Image courtesy of David M McLean

BQ: Sounds like you’ve got a really good model there to the point where I’d recommend that in a quiet time you document it because it’s absolutely instructive to so many organisations that mean well, but don’t really get it quite right.

Like Woodsongs and the Front Porch Association, you’ve got a good sense of start small and grow it sustainably.

DMMcL: Yeah, that’s why we wanted it community-driven. Quite frankly, and this is gonna sound terribly arrogant until I finish the sentence, I think our program is the best one I’ve ever seen in terms of how we’ve got the whole thing put together. And some might say that’s a terribly arrogant thing to say but in my case it isn’t because I’m just the ring-leader.

The reality is the vast majority of ideas we’re employing are not my ideas. The one thing I think I got right that I would pat myself on the back over is that I recognise when I’m not the smartest guy in the room.

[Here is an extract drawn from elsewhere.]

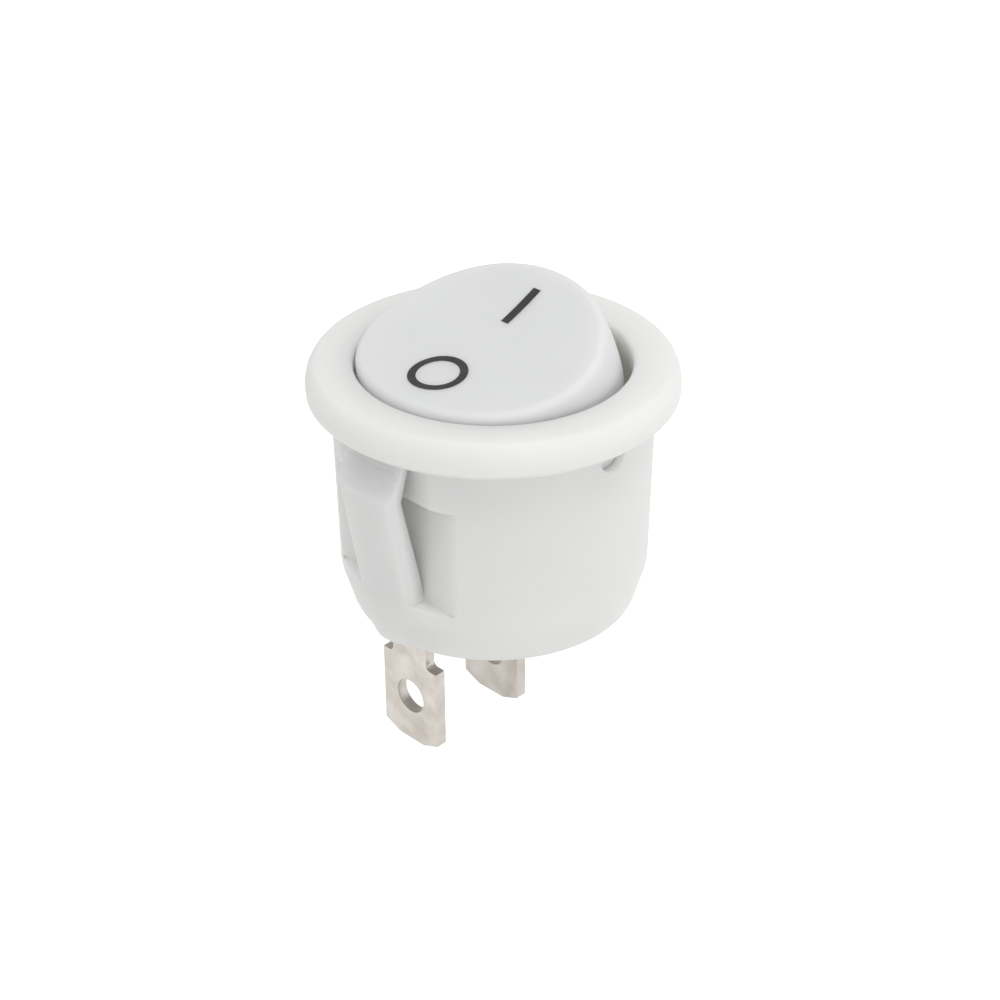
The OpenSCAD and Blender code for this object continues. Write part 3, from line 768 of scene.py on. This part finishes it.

And I know that when you’ve got a thousand people willing to put their thoughts and their passion and their ingenuity and whatnot on the table, and quite frankly, the bravery to lay the ideas out with a bunch of people taking shots at those ideas, I knew that it would turn out better than what I could ever do on my own.

So what we had was we had well over a thousand people involved in the group: musicians and music lovers and professionals and hobbyists and whatever. And they all came together and said, “Well, I think you should do it this way” and “I think you should do it that way”.

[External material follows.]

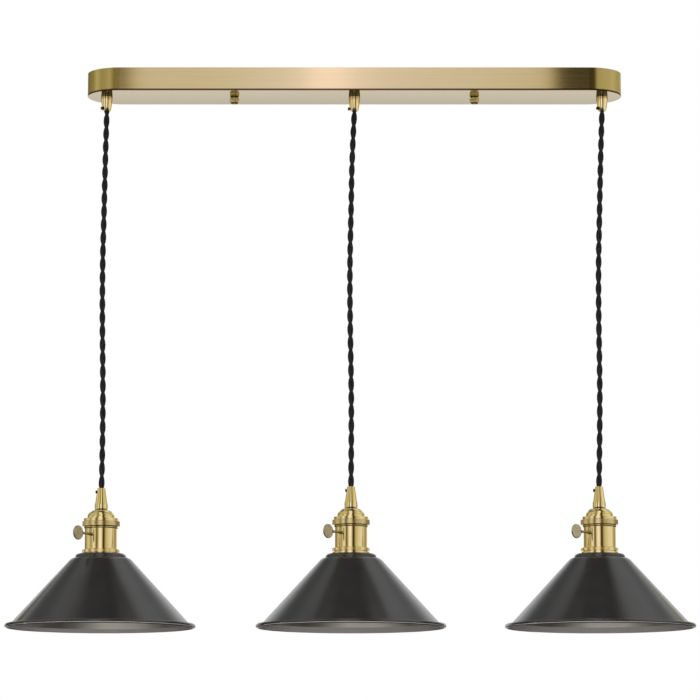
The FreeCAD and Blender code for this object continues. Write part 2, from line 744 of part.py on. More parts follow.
def centre_contact():
    """The spring tongue in the pocket above the socket, flat on the pocket's floor and bent down."""
    top = CONTACT_FLOOR - SEAT_GAP
    foot = top - CONTACT_SHEET
    bend = -CONTACT_REACH / 2
    tip = CONTACT_REACH / 2
    side = outline_face(
        (-CONTACT_REACH, top),
        (bend, top),
        (tip, top - CONTACT_DROP),
        (tip, foot - CONTACT_DROP),
        (bend - CONTACT_SHEET / 2, foot),
        (-CONTACT_REACH, foot),
    )
    side.translate(vec(0, -CONTACT_WIDTH / 2, 0))
    return side.extrude(vec(0, CONTACT_WIDTH, 0))


def shade_ring(washers):
    """The knurled ring above the shade, which stops at the shell's step, and any washers under it."""
    ring_r = SKIRT_R + SHADE_RING_OUT
    neck_r = SKIRT_R + SHADE_RING_NECK_OUT
    band_top = SHADE_RING_TOP - SHADE_RING_COVE
    band_foot = band_top - SHADE_RING_BAND
    ring = turned(
        (SKIRT_RING_BORE_R, SHADE_RING_TOP),
        (SKIRT_R + SHADE_RING_TOP_OUT, SHADE_RING_TOP),
        (ring_r, band_top),
        (ring_r, band_foot),
        (neck_r, band_foot),
        (neck_r, SHADE_RING_FOOT),
        (SKIRT_RING_BORE_R, SHADE_RING_FOOT),
    )
    washer = turned(
        (SHADE_HOLE_R, 0),
        (SKIRT_R + WASHER_OUT, 0),
        (SKIRT_R + WASHER_OUT, WASHER_THICKNESS),
        (SHADE_HOLE_R, WASHER_THICKNESS),
    )
    return Part.makeCompound([ring] + [move(washer, z=below_washers(i + 1)) for i in range(washers)])


def below_washers(count):
    """The height of the underside of so many washers under the shade ring."""
    return SHADE_RING_FOOT - count * (SEAT_GAP + WASHER_THICKNESS)


def shade_nut():
    """The ring nut inside the shade, with its wide flange against the shade's top plate, whose upper
    face is at z = 0."""
    top = -SHADE_SHEET - SEAT_GAP
    flange_r = SKIRT_R + SHADE_NUT_OUT
    body_r = SKIRT_R + SHADE_NUT_BODY_OUT
    return turned(
        (SKIRT_RING_BORE_R, top),
        (flange_r, top),
        (flange_r, top - SHADE_NUT_FLANGE),
        (body_r, top - SHADE_NUT_FLANGE),
        (body_r, top - SHADE_NUT_HEIGHT),
        (SKIRT_RING_BORE_R, top - SHADE_NUT_HEIGHT),
    )


def wall_angle(a, a_r, b, b_r):
    """How far above level the line that touches two circles faces, from their centres and radii. A
    radius below 0 puts the line on the circle's other side."""
    out = b[0] - a[0]
    up = b[1] - a[1]
    apart = math.hypot(out, up)
    return math.degrees(math.atan2(up, out) + math.acos((a_r - b_r) / apart))


def shade():
    """The spun shade, with its top at z = 0. Its sheet goes from the hole over the collar and the
    shoulder down a cone, whose inner face runs on round the rolled rim."""
    bead = (SHADE_R - BEAD_R, -SHADE_HEIGHT)
    groove_r = COLLAR_R - GROOVE_DEPTH
    shoulder_top = -COLLAR_HEIGHT - GROOVE_HEIGHT
    sunk = BEAD_R - SHADE_SHEET
    centre = (groove_r, shoulder_top - SHOULDER_R)
    slope = wall_angle(centre, SHOULDER_R, bead, -sunk)
    inner_r = SHOULDER_R - SHADE_SHEET
    half_way = (90 + slope) / 2
    bead_start = 180 + slope - math.degrees(math.acos(sunk / BEAD_R))
    bead_end = slope - 180
    bead_middle = (bead_start + bead_end) / 2
    collar_centre = (COLLAR_R - COLLAR_HEIGHT, -COLLAR_HEIGHT)
    return turned(
        (SHADE_HOLE_R, 0),
        (collar_centre[0], 0),
        (on_circle(collar_centre, COLLAR_HEIGHT, 45), (COLLAR_R, -COLLAR_HEIGHT)),
        (groove_r, -COLLAR_HEIGHT),
        (groove_r, shoulder_top),
        (on_circle(centre, SHOULDER_R, half_way), on_circle(centre, SHOULDER_R, slope)),
        on_circle(bead, BEAD_R, bead_start),
        (on_circle(bead, BEAD_R, (bead_start + bead_middle) / 2), on_circle(bead, BEAD_R, bead_middle)),
        (on_circle(bead, BEAD_R, (bead_middle + bead_end) / 2), on_circle(bead, BEAD_R, bead_end)),
        on_circle(centre, inner_r, slope),
        (on_circle(centre, inner_r, half_way), (groove_r, shoulder_top - SHADE_SHEET)),
        (groove_r - SHADE_SHEET, shoulder_top - SHADE_SHEET),
        (groove_r - SHADE_SHEET, -SHADE_SHEET),
        (SHADE_HOLE_R, -SHADE_SHEET),
    )


def ceiling_pieces():
    """The pieces that stay with the ceiling, by name."""
    pieces = {
        "canopy": canopy(),
        "ceiling_strap": ceiling_strap(),
        "strap_studs": strap_studs(),
        "stud_nuts": stud_nuts(),
        "finial_nuts": finial_nuts(),
        "canopy_grip_screws": canopy_grip_screws(),
        "canopy_grip_nuts": canopy_grip_nuts(),
        "terminal_block": terminal_block(),
        "terminal_screws": terminal_screws(),
    }
    for side, place in PENDANTS.items():
        pieces[f"canopy_grip_{side}"] = move(canopy_grip(side), x=place * PENDANT_SPACING)
        pieces[f"lead_{side}"] = lead(side)
    return pieces


def lamp_pieces(side):
    """One lamp's pieces, by name, about the lamp's own axis and from its grip's mouth down."""
    washers = WASHERS[side]
    shade_top = below_washers(washers) - SEAT_GAP
    key_side = 180 + KEY_TURNS[side]
    return {
        "flex_tail": flex_tail(),
        "lamp_grip": lamp_grip(),
        "lamp_grip_screw": lamp_grip_screw(),
        "socket_cap": socket_cap(),
        "union_ring": union_ring(),
        "socket_shell": turn(socket_shell(), key_side),
        "switch_key": turn(switch_key(), key_side),
        "switch_spindle": turn(switch_spindle(), key_side),
        "socket_core": turn(socket_core(), key_side),
        "screw_shell": screw_shell(),
        "centre_contact": centre_contact(),
        "shade_ring": shade_ring(washers),
        "shade": move(shade(), z=shade_top),
        "shade_nut": move(shade_nut(), z=shade_top),
    }


def all_pieces():
    """Every piece in its place."""
    pieces = ceiling_pieces()
    for side, place in PENDANTS.items():
        x = place * PENDANT_SPACING
        pieces[f"flex_{side}"] = move(flex(side), x=x, z=MOUTH_Z)
        lean, drop = FLEX_ROUTES[side][-1]
        for name, shape in lamp_pieces(side).items():
            pieces[f"{name}_{side}"] = move(shape, x=x + lean, z=MOUTH_Z + drop)
    return pieces


os.makedirs("parts", exist_ok=True)
for name, shape in all_pieces().items():
    shape.exportStep(f"parts/{name}.step")
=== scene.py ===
import math
import bpy
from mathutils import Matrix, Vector


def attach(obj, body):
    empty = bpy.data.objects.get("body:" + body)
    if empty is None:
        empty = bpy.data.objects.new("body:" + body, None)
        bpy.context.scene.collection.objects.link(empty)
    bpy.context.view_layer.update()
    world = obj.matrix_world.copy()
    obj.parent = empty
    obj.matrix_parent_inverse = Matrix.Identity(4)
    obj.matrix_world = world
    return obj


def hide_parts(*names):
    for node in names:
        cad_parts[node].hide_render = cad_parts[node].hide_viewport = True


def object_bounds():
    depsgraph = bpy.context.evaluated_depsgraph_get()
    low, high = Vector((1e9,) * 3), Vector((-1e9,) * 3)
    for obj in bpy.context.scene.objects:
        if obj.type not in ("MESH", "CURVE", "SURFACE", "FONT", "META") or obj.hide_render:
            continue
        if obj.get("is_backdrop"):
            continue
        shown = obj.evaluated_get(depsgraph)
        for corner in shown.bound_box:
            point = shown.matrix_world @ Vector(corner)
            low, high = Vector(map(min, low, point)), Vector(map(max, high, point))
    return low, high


# A pendant lamp: a round-ended brass bar at the ceiling, and three dark conical shades that hang from
# it on twisted black flex, each under a brass lampholder with a switch key. Everything is in metres,
# with the origin at the ceiling above the middle pendant.
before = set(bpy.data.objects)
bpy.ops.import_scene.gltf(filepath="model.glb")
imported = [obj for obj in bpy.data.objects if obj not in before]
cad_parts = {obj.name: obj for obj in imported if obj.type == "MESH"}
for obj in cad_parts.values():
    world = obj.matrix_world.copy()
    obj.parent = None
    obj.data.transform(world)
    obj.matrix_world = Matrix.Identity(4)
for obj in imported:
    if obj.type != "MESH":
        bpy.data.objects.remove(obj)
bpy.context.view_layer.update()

# The camera stands about four metres off with a long lens, a little below the shades' rims, and looks
# up by a few degrees.
CAMERA_PLACE = (-0.00579, -4.300, -0.97179)
CAMERA_RISE = math.radians(8.03)
CAMERA_LENS = 171.85
CAMERA_SENSOR = 36.0
CAMERA_REACH = 100.0

camera = bpy.data.objects.new("camera", bpy.data.cameras.new("camera"))
camera.location = CAMERA_PLACE
camera.rotation_euler = (math.pi / 2 + CAMERA_RISE, 0, 0)
camera.data.sensor_width = CAMERA_SENSOR
camera.data.lens = CAMERA_LENS
camera.data.clip_end = CAMERA_REACH
bpy.context.scene.collection.objects.link(camera)
bpy.context.scene.camera = camera
bpy.context.scene.view_settings.view_transform = "Standard"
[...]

And I got more ideas, more great ideas on the table that way. It’d take me a hundred years to think of half the stuff that they came up with in the short time we’ve been doing this. So that’s the think I’ll say that I got right that I recognise that there’s no way for one person, from the ground up – or from the top down, I suppose is the better way to do it – to sort of construct the entire thing and say, “There! It’s awesome, I’ve got it!”

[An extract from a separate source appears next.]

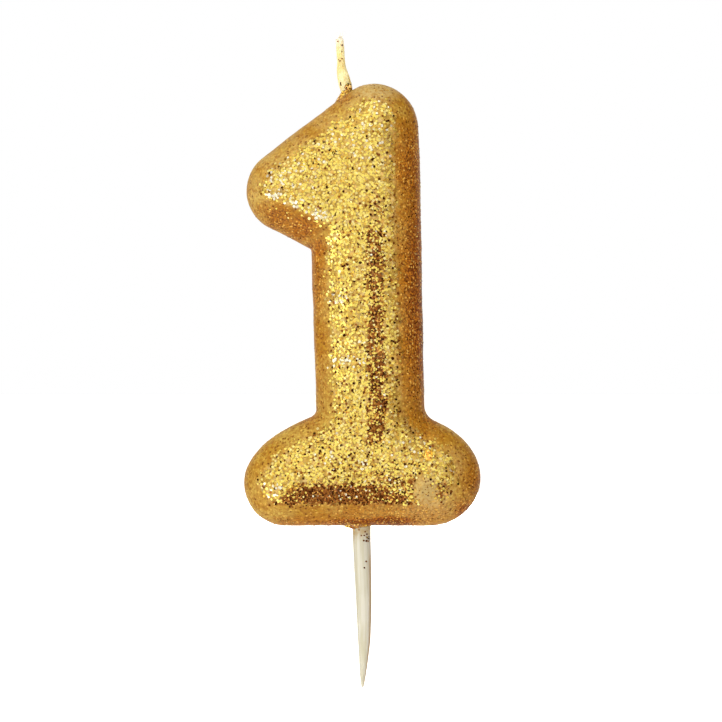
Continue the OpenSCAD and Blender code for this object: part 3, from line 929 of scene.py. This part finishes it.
def bead(centre, radius, flatten=(1, 1, 1)):
    """Lumpy ball of lacquer."""
    a = turns(36)
    rings = []
    for t in np.radians(np.linspace(-88, 88, 20)):
        x, y = np.cos(t) * np.cos(a), np.cos(t) * np.sin(a)
        rings.append(np.stack([x, y, np.full(len(a), math.sin(t))], 1))
    rings = np.array(rings)
    points = rings.reshape(-1, 3)
    points = points * (1 + 0.13 * lumps(points, 0.8, 14))[:, None] * radius * np.array(flatten)
    return loft((points + centre).reshape(rings.shape))


def to_left(a):
    """0 on the right of a round piece, 1 on its left."""
    return ((1 - np.cos(a)) / 2) ** 1.5


make_mesh("drip_at_pick", *skirt(-0.03, 0, (1.38, 1.36), lambda a: 0.1 + 1.3 * to_left(a),
          lambda a: -0.08 - 0.9 * to_left(a) ** 2), drip_coat, "gold_lacquer")
make_mesh("ring_at_wick", *skirt(ROOT_X, ROOT_Z + 0.1, (0.78, 0.68), lambda a: 0.45 + 0.9 * to_left(a),
          lambda a: np.full(len(a), 0.95), slope=0.72), ring_coat, "gold_lacquer")
# One bead lies beside the wick's ring, and one is sunk in the face of the foot
WICK_BEAD = np.array((ROOT_X + 0.1, -0.85, BODY_H - 0.55))
make_mesh("bead_at_wick", *bead(WICK_BEAD, 0.58), bead_coat, "gold_lacquer")
foot_bead = settle(np.array([[10.45, -6.0, 11.3]]))[0] + (0, -0.15, 0)
make_mesh("bead_on_foot", *bead(foot_bead, 0.8, (0.95, 0.7, 1.1)), drop_coat, "gold_lacquer")


# ---- stray flakes on the wick, the beads and the pick ----

SPECK_R, SPECK_TILT = 0.16, 9.0
# How far out from the middle of its bead a flake lies
BEAD_SPECK_R = 0.62


def specks(name, places, tone):
    """Flakes of one tone at places, which are pairs of a point and the way out there."""
    points = np.array([p for p, _ in places], float)
    ways = np.array([w for _, w in places], float)
    ways /= np.linalg.norm(ways, axis=1)[:, None]
    flakes(name, points, ways, SPECK_R, SPECK_TILT, np.full(len(places), tone), lift=0.0)


def on_wick(z, turn):
    """Place on the sheath's front, where turn is the share of its half width to the right."""
    away = math.sqrt(1 - turn ** 2)
    wide, deep = SHEATH_X + COLLAR_X * collar_at(z), SHEATH_Y + COLLAR_Y * collar_at(z)
    return (wick_x(z) + wide * turn, -deep * away, z), (turn, -away, 0)


def on_pick(z, turn):
    """Place on the spike's front, as on_wick() gives it."""
    m, r = spike_at(z)
    away = math.sqrt(1 - turn ** 2)
    return (m + r * turn, -SPIKE_FLAT * r * away, z), (turn, -away, 0)


def on_bead(x, z):
    """Place on the front of the bead at the wick, by shares of its half width and half height."""
    way = np.array((x, -math.sqrt(1 - x * x - z * z), z))
    return WICK_BEAD + BEAD_SPECK_R * way, way


def on_drip(k):
    """Place on the run of lacquer left of the pick, from its inner end, 0, to its outer one, 1."""
    return (-1.5 - 1.1 * k, -0.35 - 0.9 * (1 - k), -0.25 + 0.2 * k), (-0.3, -1, -0.4)


wick_specks = [on_wick(z, turn) for z, turn in (
    (76.7, -0.5), (76.1, 0.5), (75.1, 0.3), (74.0, 0.25), (73.6, -0.25), (73.8, -0.5),
    (70.1, -0.65), (69.8, -0.65))]
pick_specks = [on_pick(z, turn) for z, turn in (
    (-1.5, -0.05), (-1.45, 0.28), (-1.3, 0.55), (-1.7, 0.80), (-2.0, 0.72), (-2.3, 0.22), (-2.35, 0.5),
    (-2.4, 0.68), (-2.1, 0.9), (-0.9, 0.35), (-0.6, -0.3), (-5.6, 0.42), (-6.6, 0.2))]
bead_specks = [on_bead(x, z) for x, z in (
    (-0.5, 0.55), (0.0, 0.8), (0.6, 0.6), (-0.4, -0.2), (0.4, -0.45), (-0.05, 0.35))]
bright_on_pick = ((0.78, -1.19, -1.8), (0.5, -1, 0))
specks("specks_dull", wick_specks + pick_specks, -0.6)
specks("specks_on_bead", bead_specks, -0.9)
drip_specks = [on_drip(k) for k in rng.random(26)]
specks("specks_bright", [bright_on_pick, *drip_specks[:8]], 0.6)
specks("specks_in_drip", drip_specks[8:], -0.5)


# ---- world, lights, floor and camera ----

def area_light(name, place, target, size, power):
    """Soft round lamp. The flakes don't mirror it: the world is what they mirror."""
    light = bpy.data.lights.new(name, "AREA")
    light.shape, light.size, light.energy = "DISK", size, power
    obj = bpy.data.objects.new(name, light)
    obj.location = place
    obj.rotation_mode = "QUATERNION"
    obj.rotation_quaternion = (Vector(target) - Vector(place)).to_track_quat("-Z", "Y")
    obj.visible_camera = False
    obj.visible_glossy = False
    bpy.context.scene.collection.objects.link(obj)


low, high = (np.array(c) for c in cad_box)
middle = (low + high) / 2

# The world is a white backdrop to the camera, and a studio dome to the object: bright from the
# left and a little below, brown where it is dim, with a plain light behind and soft clouds.
# GLOW_WAY is where it is brightest
GLOW_WAY = Vector((-0.72, -0.38, -0.58)).normalized()
DIM_TINT, BRIGHT_TINT = (1.0, 0.48, 0.20, 1), (1.0, 0.98, 0.88, 1)
world = bpy.data.worlds.new("studio")
bpy.context.scene.world = world
world.use_nodes = True
wt = world.node_tree
wt.nodes.clear()
way_vector = add(wt, "ShaderNodeTexCoord").outputs["Generated"]
side, ahead, rise = add(wt, "ShaderNodeSeparateXYZ", {0: way_vector}).outputs
front = step(wt, ahead, 0.30, -0.50, 0.22, 1.0)
dim_right = step(wt, side, 0.05, 0.95, 1.10, 0.22)
dim_left = step(wt, side, -0.45, 0.05, 0.82, 1.0)
above = step(wt, rise, -0.2, 0.9, 0.95, 1.3)
dome = calc(wt, "MULTIPLY", front, calc(wt, "MULTIPLY", dim_right, dim_left))
dome = calc(wt, "MULTIPLY", dome, above)
glow = add(wt, "ShaderNodeVectorMath", {0: way_vector, 1: GLOW_WAY}, operation="DOT_PRODUCT")
dome = calc(wt, "ADD", dome, step(wt, glow.outputs["Value"], 0.72, 0.97, 0.0, 1.3))
dome = calc(wt, "ADD", dome, step(wt, ahead, 0.45, 0.85, 0.0, 0.85))
clouds = add(wt, "ShaderNodeTexNoise", {"Vector": way_vector, "Scale": 7.0, "Detail": 1.0}).outputs["Fac"]
dome = calc(wt, "MULTIPLY", dome, step(wt, clouds, 0.32, 0.68, 0.50, 1.36))
tint = mix(wt, step(wt, dome, 0.05, 0.95), DIM_TINT, BRIGHT_TINT)
seen = add(wt, "ShaderNodeLightPath").outputs["Is Camera Ray"]
level = add(wt, "ShaderNodeMix", {0: seen, 2: dome, 3: 1.0}, data_type="FLOAT").outputs[0]
tint = mix(wt, seen, tint, (1, 1, 1, 1))
background = add(wt, "ShaderNodeBackground", {"Color": tint, "Strength": level})
add(wt, "ShaderNodeOutputWorld", {0: background.outputs[0]})

area_light("key", (-0.60, -0.70, 0.60), middle, 0.60, 7.0)
area_light("top", (0.15, -0.25, 0.9), middle, 0.5, 3.6)
area_light("back", (0.1, 1.0, 0.2), middle, 0.5, 9.0)

# The floor is just under the pick's point
floor_mesh = bpy.data.meshes.new("floor")
reach, floor_z = 6.0, float(low[2]) - 0.2 * MM
floor_mesh.from_pydata([(-reach, -reach, floor_z), (reach, -reach, floor_z),
                        (reach, reach, floor_z), (-reach, reach, floor_z)], [], [(0, 1, 2, 3)])
floor = bpy.data.objects.new("floor", floor_mesh)
bpy.context.scene.collection.objects.link(floor)
floor_paint, tree, shader, _ = new_material("floor_white")
finish(tree, shader, Base_Color=(0.8, 0.8, 0.8, 1), Roughness=0.9,
       Emission_Color=(1, 1, 1, 1), Emission_Strength=0.75)
floor_mesh.materials.append(floor_paint)
floor.visible_glossy = False
floor.visible_shadow = False

# Width of the view at the candle, how far off the camera is, and the point that it looks at
FIELD, DISTANCE = 0.1144, 0.70
AIM = Vector((-0.00016, 0.0, 0.0261))
camera = bpy.data.cameras.new("camera")
camera.lens = camera.sensor_width * DISTANCE / FIELD
camera.clip_start, camera.clip_end = 0.05, 20
camera_obj = bpy.data.objects.new("camera", camera)
camera_obj.location = AIM + Vector((0, -DISTANCE, 0))
camera_obj.rotation_euler = (math.pi / 2, 0, 0)
bpy.context.scene.collection.objects.link(camera_obj)
bpy.context.scene.camera = camera_obj
bpy.context.scene.view_settings.view_transform = "Standard"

It’s only because the door’s open for anyone to put their two cents in and try to make this thing better that I think we’re doing so well so quickly with it. It’s certainly not perfect, and the nice thing is that at the end of the day, I make the call whatever we’re gonna employ. So if it doesn’t work, it’s clearly my fault; I made the wrong call.

But if it does work, then obviously it has nothing to do with me, it has to do with the people who came up with the ideas that we’re employing. I think that, Bill, I think that alone makes it so community-driven because people have a sense of belonging to the thing. They’re actually part of the process, they’re part of the growth of the entire thing. And they know that they are; they’re empowered to make it better.

Within a couple of years, hopefully my name won’t be associated with it at all. It’ll just be the awards standing on their own and maybe a number of people can speak for it. And I think by that stage, it’ll be twice as good. The farther removed I am from it probably the better it will get!

I try. I don’t know that I’m the best model for getting any of it done. I get some of it right but I sure don’t get all of it right!

BQ: Thanks, David. We’ll talk to you next time.

DMMcL:  Thanks, I’m looking forward to it.